Nevertheless, with 95 percent of consumers of U.S. goods residing outside our borders, it is important that we do all we can to increase exports, and we appear to be making inroads. In 2012, our industry accounted for 13 percent of all U.S. exports, which in 2013 increased to 16 percent. Top markets include the EU and Asian economies like China and South Korea – highlighting the importance for the U.S. to ensure the passage of two key free trade agreements currently being negotiated: the Transatlantic Trade and Investment Partnership with Europe and the Trans Pacific Partnership with the Asia-Pacific. Trade agreements such as these benefit our industry by mitigating barriers to trade, gaining commitments toward regulatory cooperation, and eliminating costly tariffs. Bear in mind that nearly half of all U.S. goods are exported to countries with which we have a trade agreement.
I’d like to mention one additional priority for SOCMA and that’s TSCA reform. We gained a lot of traction in Congress last year and hope to continue to see better legislative progress this year.
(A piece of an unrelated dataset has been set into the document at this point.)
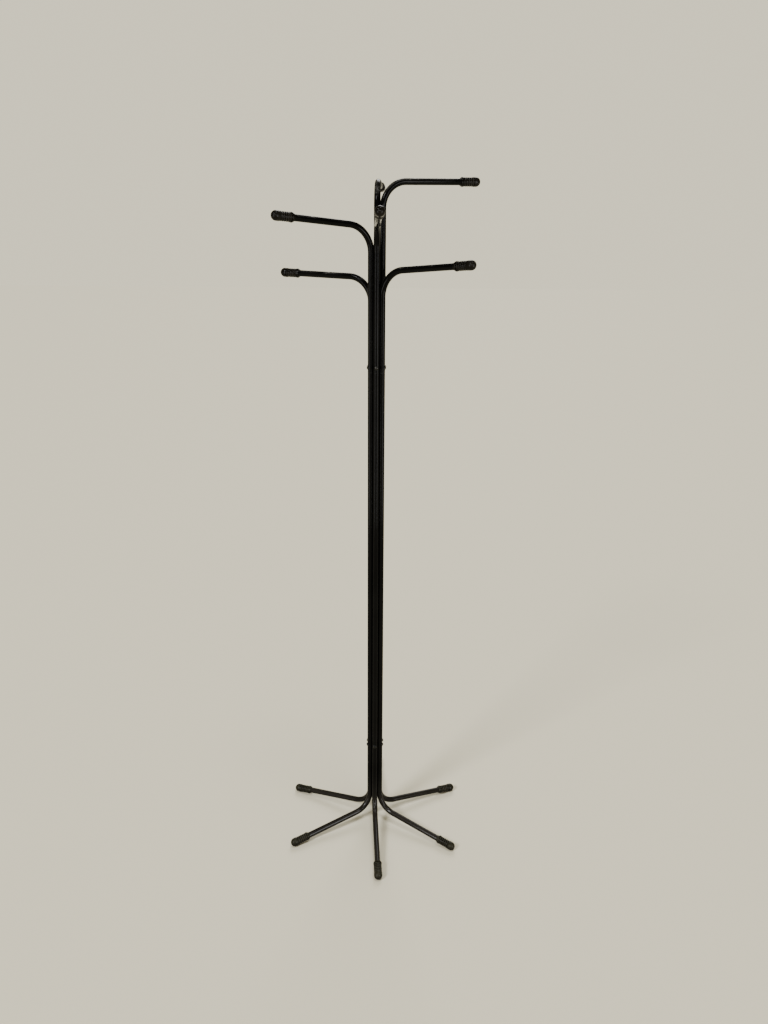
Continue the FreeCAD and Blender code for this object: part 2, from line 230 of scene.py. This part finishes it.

As you heard yesterday, with a favorable Congressional landscape and continuing leadership from Congressman John Shimkus and Senators Inhofe, Vitter and Udall, prospects of getting TSCA reform legislation to President Obama’s desk are brighter than they’ve ever been.
The urgency for reform is ever present.
Emerging international chemical control laws, retail regulation imposed by big-box stores, and, of course, restrictions and bans imposed by progressive state legislatures are constant reminders that Washington needs to take action. There may not be a lot of consensus or uniformity around these trends, but one thing we know for sure is that retail and third party initiatives are causing chemicals to be deselected, and the rationale is oftentimes predicated on fear stoked by activists rather than set in sound science. The market disruptions these actions cause have ripple effects throughout the entire supply chain all the way up to chemical manufacturers. It serves as a constant reminder of why we need to continue to advocate for sound science over emotion, a strong federal law over a myriad of conflicting and confusing state laws.
Thank you for your time and attention this morning and for your attendance at GlobalChem this year.